--- Start Dataset entries ---

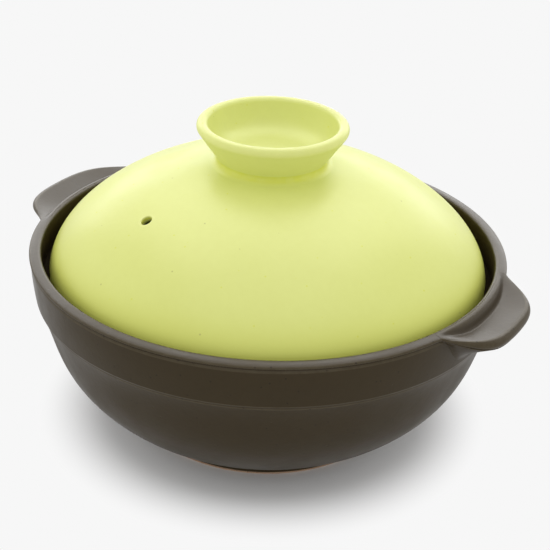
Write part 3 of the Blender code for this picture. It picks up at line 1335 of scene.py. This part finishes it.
@dataclass
class Lug:
    """A lug handle: the lip flows out into a dished shelf with a rounded edge over its root.

    Attributes:
        bowl: The bowl that it grows from.
        side: Which side it stands on.
        turn: How far it was set off its side's bearing.
        reach: How far it stands out past the rim.
        shelf: The part of its reach that runs on to its ends.
        spread: Half of the angle that it fills.
        squareness: How square its plan is.
        end: Angle at which it has become the lip again.
        bluntness: How suddenly its ends begin.
        burial: How far inside the collar its ends are sunk.
        edge: Radius of its rounded edge.
        edge_turn: Where that rounding starts and ends, in degrees.
        drop: Depth of its middle under the rim, at the wall.
        slope: How steeply it rises outwards.
        trough: How far its top is dished.
        valley: How far outside the rim's edge the shelf starts.
        shelf_steps: Number of steps across the shelf.
        fall: How gently its top leaves the rim and reaches the shelf.
        press_margin: How far under its skin the lip is pressed.
        press_onset: How soon, from its ends on, that margin is full.
        crease: Depth of the crease under its edge.
        crease_curve: How the crease turns back under the edge, in its depths.
        crease_lap: How far the root starts under the crease.
        root_share: How far down the collar its root reaches towards its ends.
        root_onset: The share of its angle over which that depth grows from its ends on.
        root_top: How far under the lip the root is at its ends.
        root_margin: Height of its root's lower border over the step line.
        root_inward: How far in the root turns at its start, at its middle and less at its ends.
        root_down: How far down it heads there, at its middle and more at its ends.
        root_low: How high it meets the wall, at its middle and less at its ends.
        root_full: How much fuller it is there at its ends.
        root_lap: How far it lies over the wall, and its foot inside.
        buried: How far inside the collar its hidden back lies.
        buried_drop: How far under the lip the collar is measured for it.
        buried_rise: How far over the root's foot it ends.
        skin: How far it lies over the lip at its ends.
        stations: Sections along it.
    """

    bowl: Bowl
    side: Side
    turn: float = 0.0
    reach: float = 0.01755
    shelf: float = 0.0026
    spread: float = math.radians(15.0)
    squareness: float = 4.3
    end: float = math.radians(18.6)
    bluntness: int = 7
    burial: float = 0.0005
    edge: float = 0.0031
    edge_turn: Point = (104, -50)
    drop: float = 0.0085
    slope: float = 0.115
    trough: float = 0.0001
    valley: float = 0.0016
    shelf_steps: int = 8
    fall: Point = (0.0048, 0.0024)
    press_margin: float = 0.00025
    press_onset: float = 6.0
    crease: float = 0.0009
    crease_curve: tuple[Point, ...] = ((1.3, 0.1), (1.3, 0.5), (0.5, 1.0))
    crease_lap: float = 0.00002
    root_share: float = 0.50
    root_onset: float = 0.45
    root_top: float = 0.0004
    root_margin: float = 0.0015
    root_inward: Point = (0.62, 0.40)
    root_down: Point = (0.40, 0.10)
    root_low: Point = (0.28, 0.08)
    root_full: float = 0.15
    root_lap: float = 0.0001
    buried: float = 0.0030
    buried_drop: float = 0.0010
    buried_rise: float = 0.0004
    skin: float = 0.00003
    stations: int = 120

    def growth(self, angle: float) -> float:
        """How much of the lug's middle there is at an angle from its own axis."""
        rest = math.exp(-((self.end / self.spread) ** self.squareness))
        return (math.exp(-((abs(angle) / self.spread) ** self.squareness)) - rest) / (1.0 - rest)

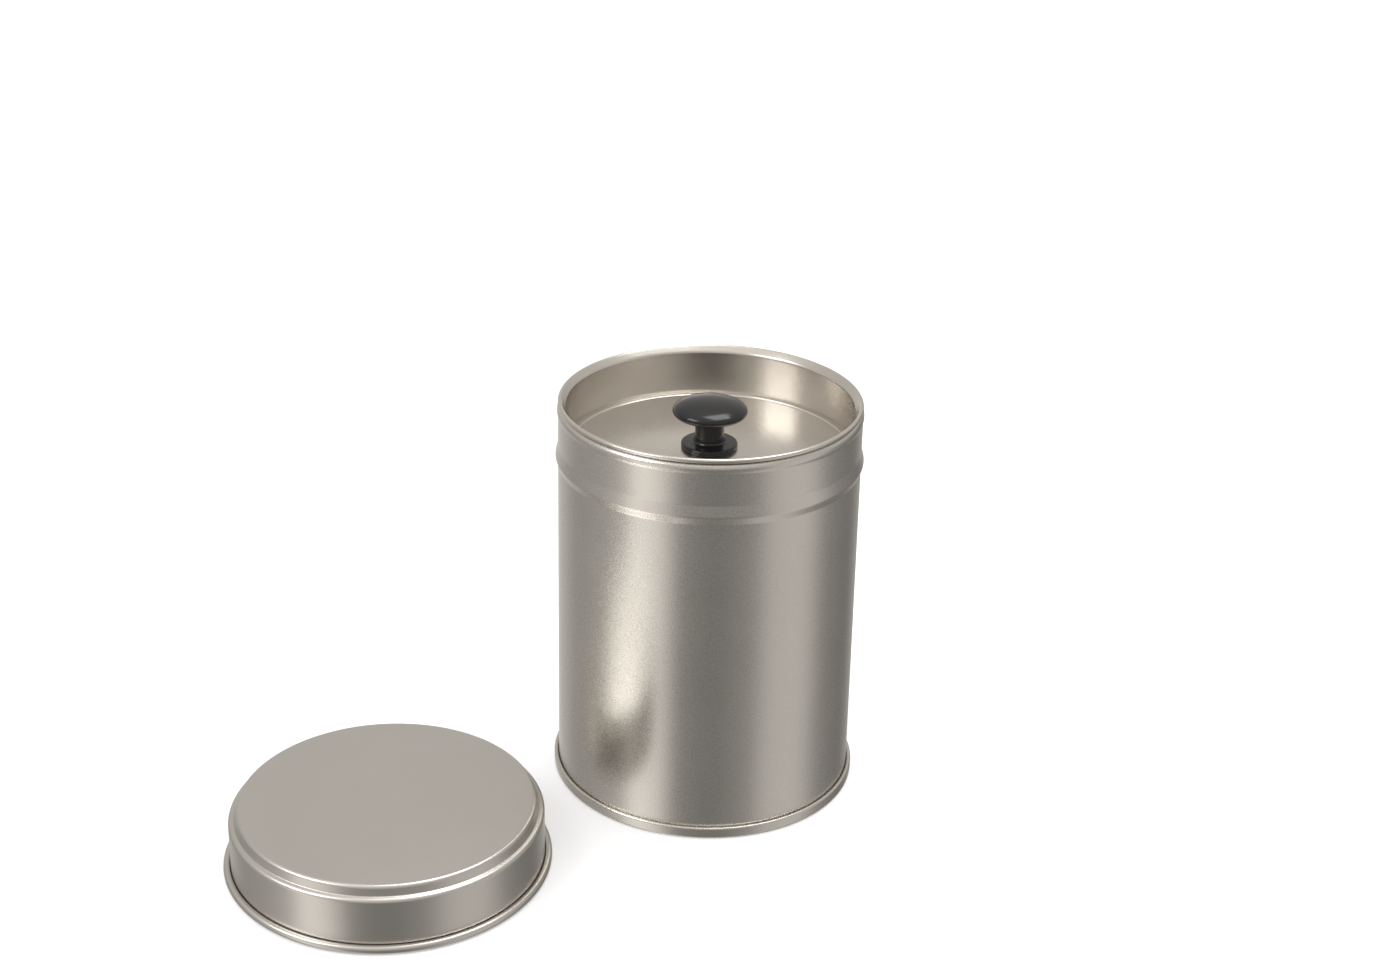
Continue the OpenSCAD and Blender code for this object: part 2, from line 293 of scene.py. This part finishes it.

--- End Dataset entries ---

The request: Every record shown above should be written out again exactly.

Task response:
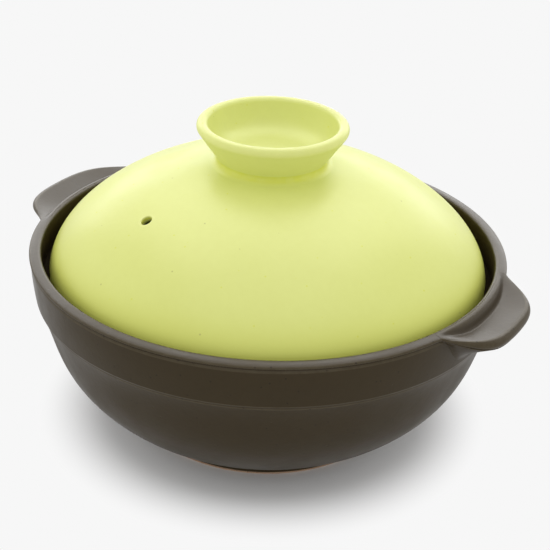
Write part 3 of the Blender code for this picture. It picks up at line 1335 of scene.py. This part finishes it.
@dataclass
class Lug:
    """A lug handle: the lip flows out into a dished shelf with a rounded edge over its root.

    Attributes:
        bowl: The bowl that it grows from.
        side: Which side it stands on.
        turn: How far it was set off its side's bearing.
        reach: How far it stands out past the rim.
        shelf: The part of its reach that runs on to its ends.
        spread: Half of the angle that it fills.
        squareness: How square its plan is.
        end: Angle at which it has become the lip again.
        bluntness: How suddenly its ends begin.
        burial: How far inside the collar its ends are sunk.
        edge: Radius of its rounded edge.
        edge_turn: Where that rounding starts and ends, in degrees.
        drop: Depth of its middle under the rim, at the wall.
        slope: How steeply it rises outwards.
        trough: How far its top is dished.
        valley: How far outside the rim's edge the shelf starts.
        shelf_steps: Number of steps across the shelf.
        fall: How gently its top leaves the rim and reaches the shelf.
        press_margin: How far under its skin the lip is pressed.
        press_onset: How soon, from its ends on, that margin is full.
        crease: Depth of the crease under its edge.
        crease_curve: How the crease turns back under the edge, in its depths.
        crease_lap: How far the root starts under the crease.
        root_share: How far down the collar its root reaches towards its ends.
        root_onset: The share of its angle over which that depth grows from its ends on.
        root_top: How far under the lip the root is at its ends.
        root_margin: Height of its root's lower border over the step line.
        root_inward: How far in the root turns at its start, at its middle and less at its ends.
        root_down: How far down it heads there, at its middle and more at its ends.
        root_low: How high it meets the wall, at its middle and less at its ends.
        root_full: How much fuller it is there at its ends.
        root_lap: How far it lies over the wall, and its foot inside.
        buried: How far inside the collar its hidden back lies.
        buried_drop: How far under the lip the collar is measured for it.
        buried_rise: How far over the root's foot it ends.
        skin: How far it lies over the lip at its ends.
        stations: Sections along it.
    """

    bowl: Bowl
    side: Side
    turn: float = 0.0
    reach: float = 0.01755
    shelf: float = 0.0026
    spread: float = math.radians(15.0)
    squareness: float = 4.3
    end: float = math.radians(18.6)
    bluntness: int = 7
    burial: float = 0.0005
    edge: float = 0.0031
    edge_turn: Point = (104, -50)
    drop: float = 0.0085
    slope: float = 0.115
    trough: float = 0.0001
    valley: float = 0.0016
    shelf_steps: int = 8
    fall: Point = (0.0048, 0.0024)
    press_margin: float = 0.00025
    press_onset: float = 6.0
    crease: float = 0.0009
    crease_curve: tuple[Point, ...] = ((1.3, 0.1), (1.3, 0.5), (0.5, 1.0))
    crease_lap: float = 0.00002
    root_share: float = 0.50
    root_onset: float = 0.45
    root_top: float = 0.0004
    root_margin: float = 0.0015
    root_inward: Point = (0.62, 0.40)
    root_down: Point = (0.40, 0.10)
    root_low: Point = (0.28, 0.08)
    root_full: float = 0.15
    root_lap: float = 0.0001
    buried: float = 0.0030
    buried_drop: float = 0.0010
    buried_rise: float = 0.0004
    skin: float = 0.00003
    stations: int = 120

    def growth(self, angle: float) -> float:
        """How much of the lug's middle there is at an angle from its own axis."""
        rest = math.exp(-((self.end / self.spread) ** self.squareness))
        return (math.exp(-((abs(angle) / self.spread) ** self.squareness)) - rest) / (1.0 - rest)

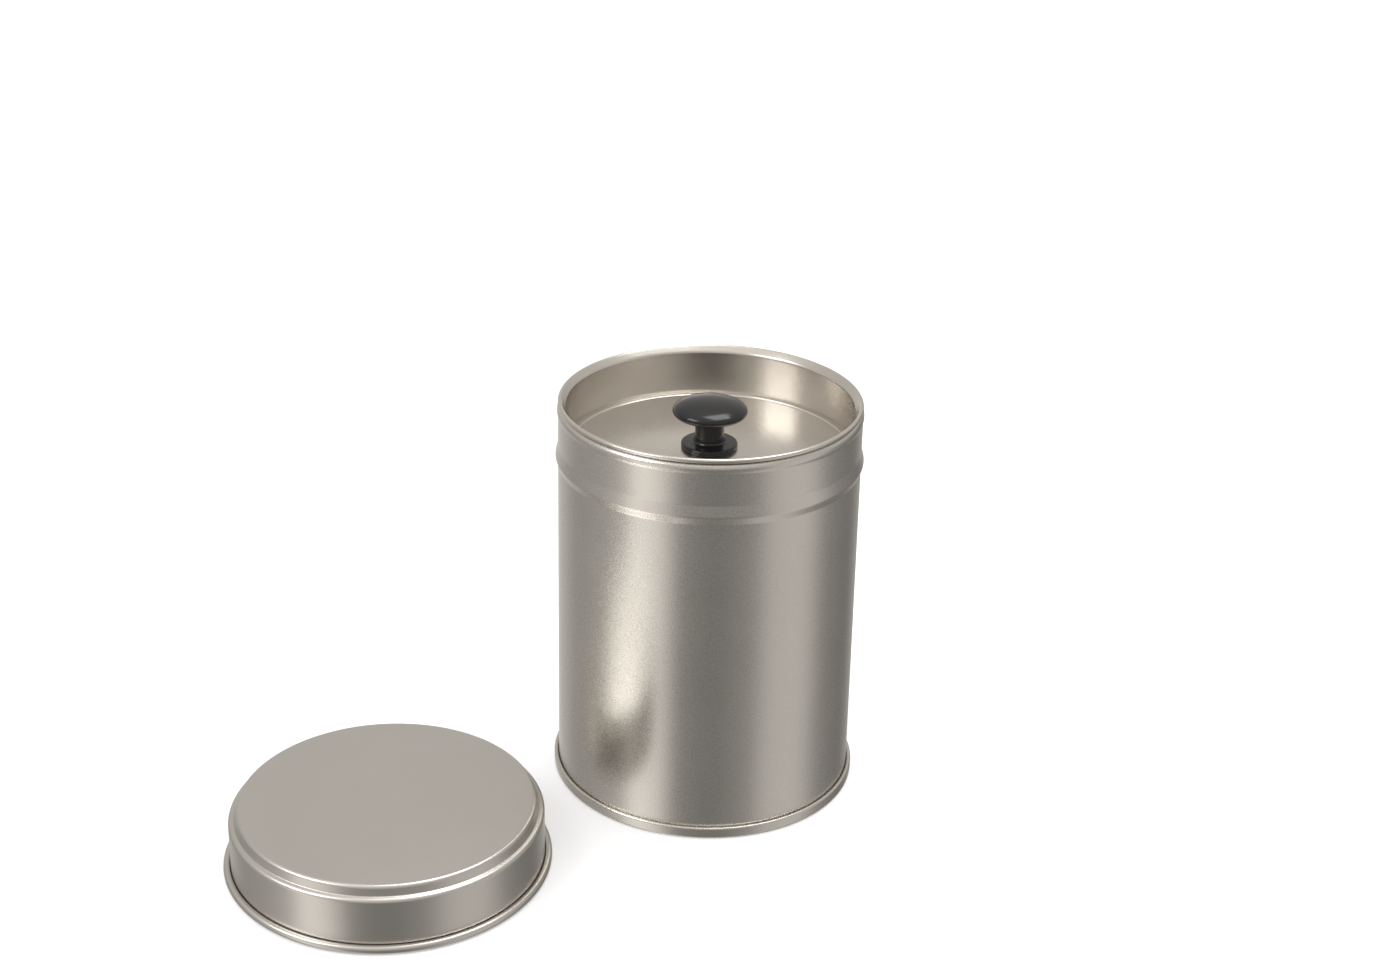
Continue the OpenSCAD and Blender code for this object: part 2, from line 293 of scene.py. This part finishes it.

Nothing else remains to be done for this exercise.